Same with Unca Cecil. :rolleyes:

You can’t compare series that run less than a half dozen books, especially those conceived of as a whole, with decades-long strings of independent novels. Harry Potter doesn’t have a place here.

Still, I’m glad that some other series that I haven’t read have their defenders. It’s every authors dream to have a series become a lifetime annuity, but as Oscar Wilde said: There are only two tragedies in life: one is not getting what one wants, and the other is getting it.

Entirely fizzle-free book series:

The Lord Peter Wimsey mysteries by Dorothy Sayers
The Smiley novels by John LeCarre
The Frances Books by Russell Hoban
The Hoke Moseley books by Charles Willeford
A la recherche du temps perdu
Kristin Lavransdatter
The Lord of the Rings
The Chronicles of Narnia

What did I just say?

Well, personally I think the Dune series (the ones by Frank Herbert, not his son Brian) was great. The last two books are excellent.

I’m going by childhood memory here, but IIRC, Robert Arthur started the series and wrote the first nine or ten or so, which I thought were the best: all the neat recurring ideas were invented by him. After that there were three or four other writers who continued the series, with mixed (but still pretty good) results.

I came in to second the mention of Tony Hillerman’s books. Some are, indeed, better than others, but I too enjoyed all of them.
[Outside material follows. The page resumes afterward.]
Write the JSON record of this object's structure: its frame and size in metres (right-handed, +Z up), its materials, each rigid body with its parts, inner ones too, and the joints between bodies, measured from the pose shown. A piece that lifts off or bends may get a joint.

How about Walter Mosley’s? I’ve only read the first of his; how were the others?

The first two of Mervyn Peake’s Gormenghast trilogy were better than the third, but I kept reading anyway. Same for Barry Hughart’s 2 after Bridge of Birds.

As for “classic” series that didn’t go downhill (IMHO): the Kristin Lavransdatter books by Sigurd Undsett; Paul Scott’s India books; Marcel Pagnol’s books; and Galsworthy’s Forsyte books.

Narnia’s 7, actually.

And it fizzled in the last book, anyway.

–Cliffy

You had no minumun requirements in your OP, and you should allow for the worst case of a casual reader who merely skims the OP and ignores all of the replies. I came in here to offer some suggestions but have none that meet your revised request.